Song by Fred Astaire with Johnny Greene's Orchestra
- B-side: "Isn't This A Lovely Day"
- Published: 1935 Berlin Irving Music Corp
- Released: August 1935
- Recorded: June 27, 1935
- Studio: ARC Studios, New York City
- Genre: Jazz, Pop Vocal
- Label: Brunswick 7487
- Songwriter: Irving Berlin

Fred Astaire with Johnny Greene's Orchestra singles chronology
| "Cheek To Cheek" (1935) | "Top Hat, White Tie and Tails" (1935) | "Let's Face The Music And Dance" (1936) |

= Top Hat, White Tie and Tails =

1935 song by Fred Astaire

"Top Hat, White Tie and Tails" is a popular song written by Irving Berlin for the 1935 film Top Hat, where it was introduced by Fred Astaire.

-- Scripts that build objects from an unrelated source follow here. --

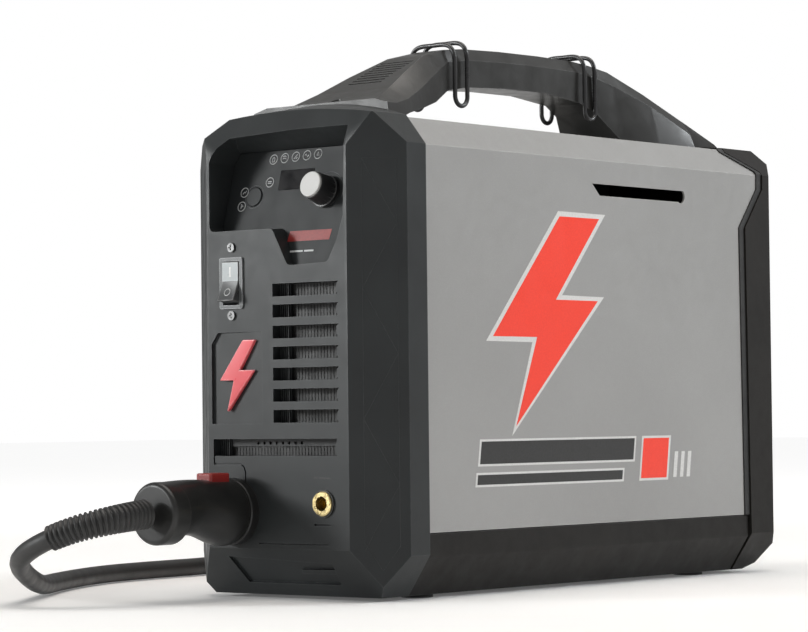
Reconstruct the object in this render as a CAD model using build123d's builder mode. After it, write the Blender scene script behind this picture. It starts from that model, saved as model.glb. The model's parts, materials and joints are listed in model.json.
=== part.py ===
from build123d import *
import os
from math import atan, cos, degrees, hypot, pi, radians, sin, tan

os.makedirs("parts", exist_ok=True)

# Portable plasma cutter. Millimetres. x runs across, y from the front (-) to the rear (+), z up from
# the floor. The origin is on the floor, under the middle of the machine.

# Housing
FRONT_Y = -217.0          # flat front face
REAR_Y = 224.0            # flat rear face
BEZEL_HALF = 86.5         # half the width over the bezels
BEZEL_WALL = 3.0
FLOOR_GAP = 2.0           # the housing stands this high on its feet
FACE_HALF = 58.2          # half the width of the flat front face
FACET_Y = -192.4          # where the front corner facets meet the sides
FRONT_END_Y = -174.0      # rear edge of the front bezel
SHOULDER_Z = 281.0        # the sides bend inwards here
EDGE_Z = 300.0            # the top bevels end here
EDGE_HALF = 71.0
BROW_Z = 279.7            # the front face leans back above this height
BROW_LEAN = 10.2 / 19.8
SILL_Z = 31.6             # and below this height
SILL_LEAN = 13.3 / 22.7
FOOT_X = 73.5             # the side bevels at the foot pass through this point
FOOT_Z = 8.9
SEAM = 0.2                # gap at a seam between two mouldings
GROOVE = 1.2              # depth and width of the lines in the front face
SILL_RECESS = 1.8         # depth of the step in the leaning strip under the face

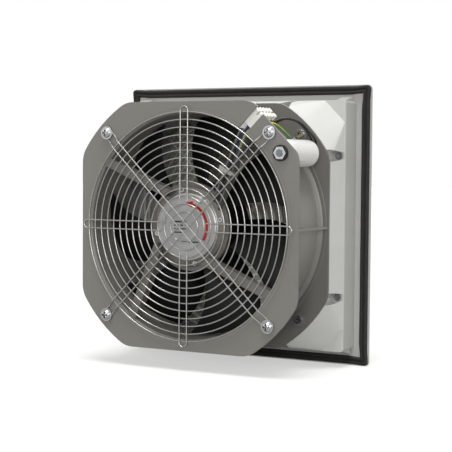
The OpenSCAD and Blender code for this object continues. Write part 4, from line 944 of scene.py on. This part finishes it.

The song title refers to the formal wear required on a party invitation: top hat, white tie, and a tailcoat. Popular recordings in 1935 were by Fred Astaire and by Ray Noble and his Orchestra (vocal by Al Bowlly and The Freshmen).

==Other notable recordings==
- The Boswell Sisters recorded the song on October 8, 1935 for Decca Records.
- Carroll Gibbons with the Savoy Orpheans (1935)
- Fred Astaire included the song in the album The Astaire Story (1952)
- Mel Tormé included the song in the album Mel Tormé Sings Fred Astaire (1956)
- Louis Armstrong - for his album Louis Under the Stars (1958)
- Ella Fitzgerald – Ella Fitzgerald Sings the Irving Berlin Songbook (1958)
- Fred Astaire recorded the song again in 1975 and it can be found on the album The Complete London Sessions.
- Tony Bennett - Steppin' Out (1993)
- Cherry Poppin' Daddies – The Boop-A-Doo (2016)

==Other appearances==
- The popular Norwegian meteorologist Kristian Trægde sang the song (and step-danced to it) on the TV show Skjemtegauken, in 1968.
- In 1977 ballet dancer Rudolf Nureyev sang the song on The Muppet Show, complete with tap dancing.
- In Episode 1 of the ninth season of M*A*S*H, "The Best of Enemies", the character Hawykeye is singing "Top Hat, White Tie, and Tails" in the first scene.
- In a 1981 SCTV television skit, "Al's Sanitone Drycleaning", Eugene Levy sings the song and tap dances as he promotes the fictional company in a mock commercial.
- In the 1995 film Batman Forever, the character Edward Nygma sings a brief parody of "Top Hat, White Tie, and Tails" using the lyrics "I'm, sucking up your I.Q., vacuuming your cortex, feeding off your brain!"
- Jim Carrey also parodied the song at the 69th Academy Awards when referring to Dirt Devil vacuum commercials featuring Fred Astaire footage: "I'm, sucking up the lint balls, getting in the corners, dump it out the back!"